• [The request]:
Reproduce each line exactly. Skip none.

=== Dataset extract ===

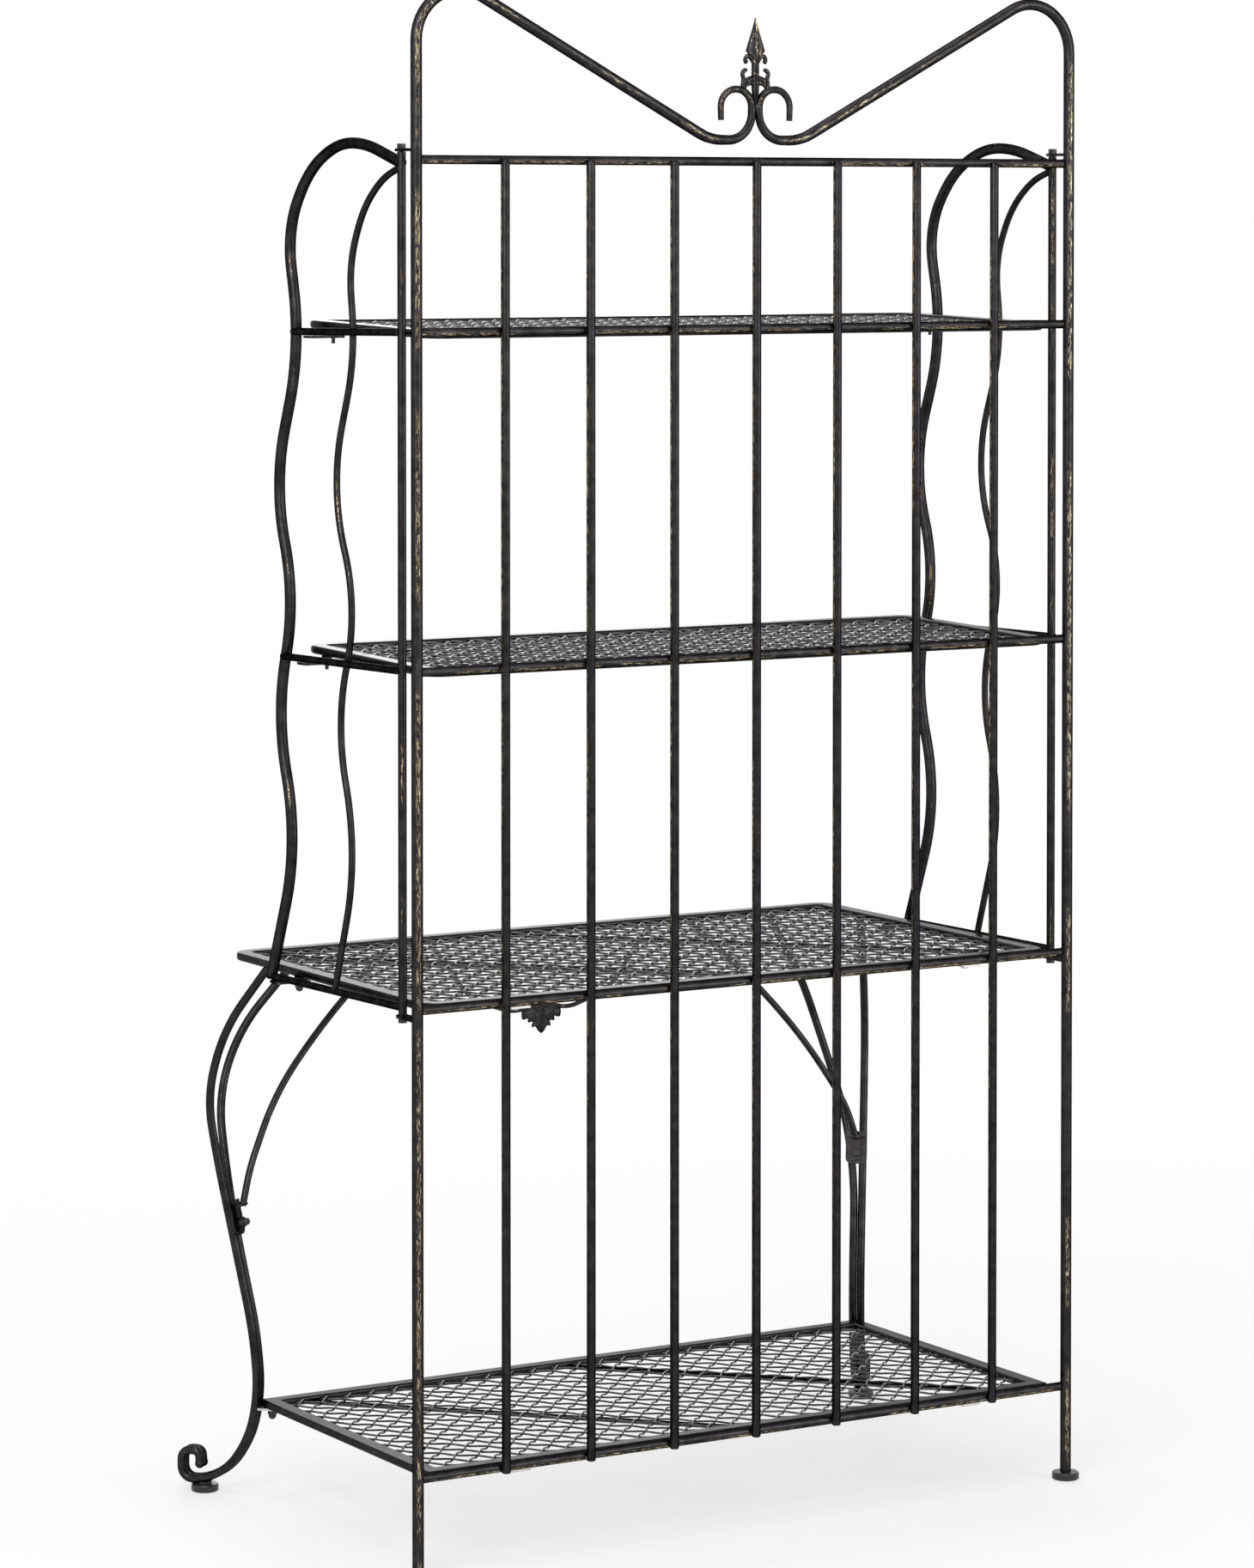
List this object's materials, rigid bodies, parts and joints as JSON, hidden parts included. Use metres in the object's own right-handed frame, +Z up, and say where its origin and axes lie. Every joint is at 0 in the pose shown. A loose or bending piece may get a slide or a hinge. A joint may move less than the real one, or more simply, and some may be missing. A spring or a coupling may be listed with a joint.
{
  "type": "bakers rack",
  "caption": "Black metal bakers rack with a rodded back panel, hinged curved side panels, mesh shelves, a deep counter, scrolled cabriole front legs and an arched top with a spear finial.",
  "frame": {"origin": "on the floor, at the middle of the rack's outline seen from above", "axes": "+Z up; the open front with the scrolled legs faces -Y; +X is to the right hand of a person who faces the front"},
  "size_m": [0.9164, 0.4985, 1.6399],
  "materials": {
    "black_enamel": "satin black rubbed with bronze highlights",
    "mesh_enamel": "gloss black",
    "bare_steel": "zinc plated",
    "blackened_steel": "semi-gloss black",
    "foot_black": "matte black"
  },
  "bodies": {
    "rack": {"right_post": "black_enamel", "left_post": "black_enamel", "back_rod_1": "black_enamel", "back_rod_2": "black_enamel", "back_rod_3": "black_enamel", "back_rod_4": "black_enamel", "back_rod_5": "black_enamel", "back_rod_6": "black_enamel", "back_rod_7": "black_enamel", "top_rail": "black_enamel", "upper_back_rail": "black_enamel", "middle_back_rail": "black_enamel", "counter_back_rail": "black_enamel", "lower_back_rail": "black_enamel", "finial": "black_enamel", "upper_shelf_frame": "black_enamel", "upper_shelf_mesh": "mesh_enamel", "middle_shelf_frame": "black_enamel", "middle_shelf_mesh": "mesh_enamel", "counter_frame": "black_enamel", "counter_mesh": "mesh_enamel", "lower_shelf_frame": "black_enamel", "lower_shelf_mesh": "mesh_enamel", "mesh_stiffeners": "black_enamel", "hinge_lugs": "black_enamel", "hinge_pins": "bare_steel", "right_outer_leg": "black_enamel", "left_outer_leg": "black_enamel", "right_inner_leg": "black_enamel", "left_inner_leg": "black_enamel", "right_leg_bracket": "black_enamel", "left_leg_bracket": "black_enamel", "right_leg_brace": "black_enamel", "left_leg_brace": "black_enamel", "right_rear_foot": "foot_black", "left_rear_foot": "foot_black", "right_front_foot": "foot_black", "left_front_foot": "foot_black", "shelf_studs": "bare_steel", "shelf_bosses": "black_enamel", "side_tabs": "black_enamel", "plain_tabs": "bare_steel", "shelf_bolts": "blackened_steel", "rear_screws": "bare_steel", "bracket_fasteners": "blackened_steel", "cap_nuts": "blackened_steel", "apron_leaf": "black_enamel", "apron_rods": "black_enamel"},
    "right_panel": {"right_hinge_tube": "black_enamel", "right_front_tube": "black_enamel", "right_inner_tube": "black_enamel", "right_upper_side_rail": "black_enamel", "right_middle_side_rail": "black_enamel", "right_counter_side_rail": "black_enamel"},
    "left_panel": {"left_hinge_tube": "black_enamel", "left_front_tube": "black_enamel", "left_inner_tube": "black_enamel", "left_upper_side_rail": "black_enamel", "left_middle_side_rail": "black_enamel", "left_counter_side_rail": "black_enamel"}
  },
  "joints": [
    {"name": "right_panel_hinge", "type": "hinge", "parent": "rack", "child": "right_panel", "pos_m": [0.4103, 0.20327, 1.025], "axis": [0, 0, 1], "range_deg": [0, 90]},
    {"name": "left_panel_hinge", "type": "hinge", "parent": "rack", "child": "left_panel", "pos_m": [-0.4103, 0.20327, 1.025], "axis": [0, 0, -1], "range_deg": [0, 90]}
  ]
}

===

• [Task solution]:
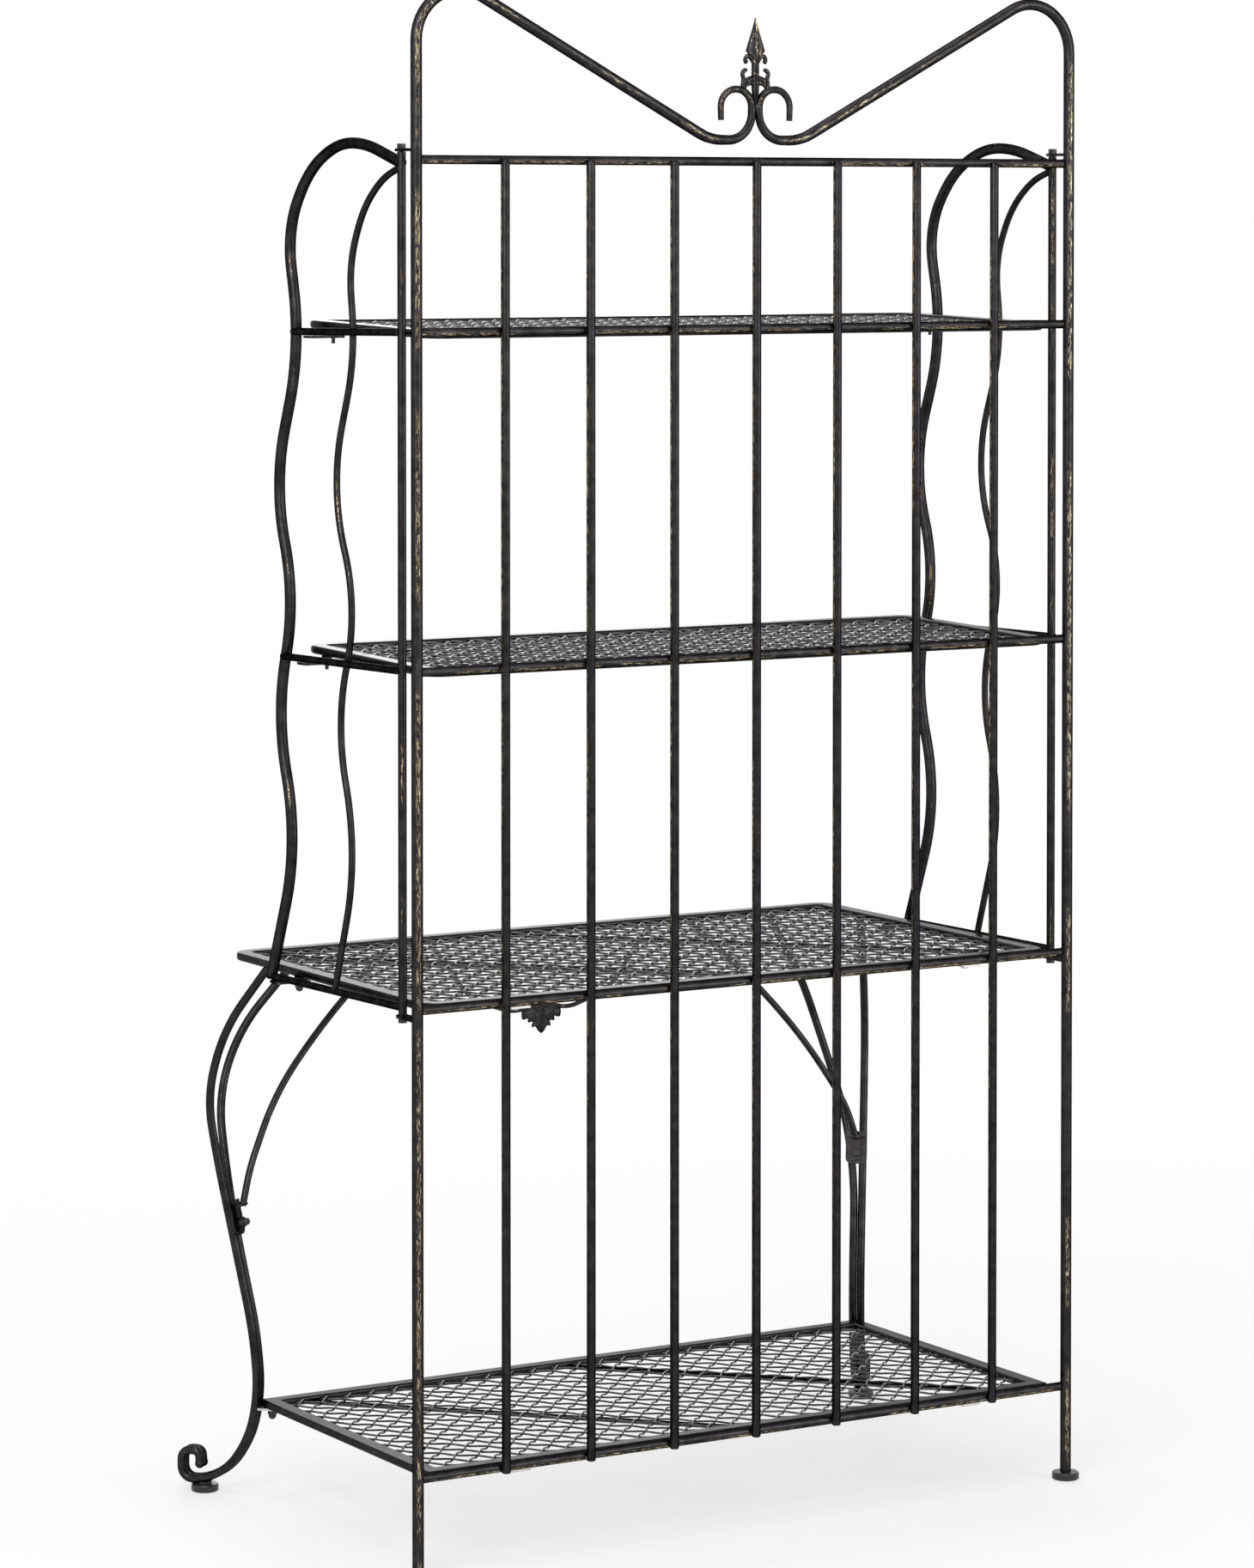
List this object's materials, rigid bodies, parts and joints as JSON, hidden parts included. Use metres in the object's own right-handed frame, +Z up, and say where its origin and axes lie. Every joint is at 0 in the pose shown. A loose or bending piece may get a slide or a hinge. A joint may move less than the real one, or more simply, and some may be missing. A spring or a coupling may be listed with a joint.
{
  "type": "bakers rack",
  "caption": "Black metal bakers rack with a rodded back panel, hinged curved side panels, mesh shelves, a deep counter, scrolled cabriole front legs and an arched top with a spear finial.",
  "frame": {"origin": "on the floor, at the middle of the rack's outline seen from above", "axes": "+Z up; the open front with the scrolled legs faces -Y; +X is to the right hand of a person who faces the front"},
  "size_m": [0.9164, 0.4985, 1.6399],
  "materials": {
    "black_enamel": "satin black rubbed with bronze highlights",
    "mesh_enamel": "gloss black",
    "bare_steel": "zinc plated",
    "blackened_steel": "semi-gloss black",
    "foot_black": "matte black"
  },
  "bodies": {
    "rack": {"right_post": "black_enamel", "left_post": "black_enamel", "back_rod_1": "black_enamel", "back_rod_2": "black_enamel", "back_rod_3": "black_enamel", "back_rod_4": "black_enamel", "back_rod_5": "black_enamel", "back_rod_6": "black_enamel", "back_rod_7": "black_enamel", "top_rail": "black_enamel", "upper_back_rail": "black_enamel", "middle_back_rail": "black_enamel", "counter_back_rail": "black_enamel", "lower_back_rail": "black_enamel", "finial": "black_enamel", "upper_shelf_frame": "black_enamel", "upper_shelf_mesh": "mesh_enamel", "middle_shelf_frame": "black_enamel", "middle_shelf_mesh": "mesh_enamel", "counter_frame": "black_enamel", "counter_mesh": "mesh_enamel", "lower_shelf_frame": "black_enamel", "lower_shelf_mesh": "mesh_enamel", "mesh_stiffeners": "black_enamel", "hinge_lugs": "black_enamel", "hinge_pins": "bare_steel", "right_outer_leg": "black_enamel", "left_outer_leg": "black_enamel", "right_inner_leg": "black_enamel", "left_inner_leg": "black_enamel", "right_leg_bracket": "black_enamel", "left_leg_bracket": "black_enamel", "right_leg_brace": "black_enamel", "left_leg_brace": "black_enamel", "right_rear_foot": "foot_black", "left_rear_foot": "foot_black", "right_front_foot": "foot_black", "left_front_foot": "foot_black", "shelf_studs": "bare_steel", "shelf_bosses": "black_enamel", "side_tabs": "black_enamel", "plain_tabs": "bare_steel", "shelf_bolts": "blackened_steel", "rear_screws": "bare_steel", "bracket_fasteners": "blackened_steel", "cap_nuts": "blackened_steel", "apron_leaf": "black_enamel", "apron_rods": "black_enamel"},
    "right_panel": {"right_hinge_tube": "black_enamel", "right_front_tube": "black_enamel", "right_inner_tube": "black_enamel", "right_upper_side_rail": "black_enamel", "right_middle_side_rail": "black_enamel", "right_counter_side_rail": "black_enamel"},
    "left_panel": {"left_hinge_tube": "black_enamel", "left_front_tube": "black_enamel", "left_inner_tube": "black_enamel", "left_upper_side_rail": "black_enamel", "left_middle_side_rail": "black_enamel", "left_counter_side_rail": "black_enamel"}
  },
  "joints": [
    {"name": "right_panel_hinge", "type": "hinge", "parent": "rack", "child": "right_panel", "pos_m": [0.4103, 0.20327, 1.025], "axis": [0, 0, 1], "range_deg": [0, 90]},
    {"name": "left_panel_hinge", "type": "hinge", "parent": "rack", "child": "left_panel", "pos_m": [-0.4103, 0.20327, 1.025], "axis": [0, 0, -1], "range_deg": [0, 90]}
  ]
}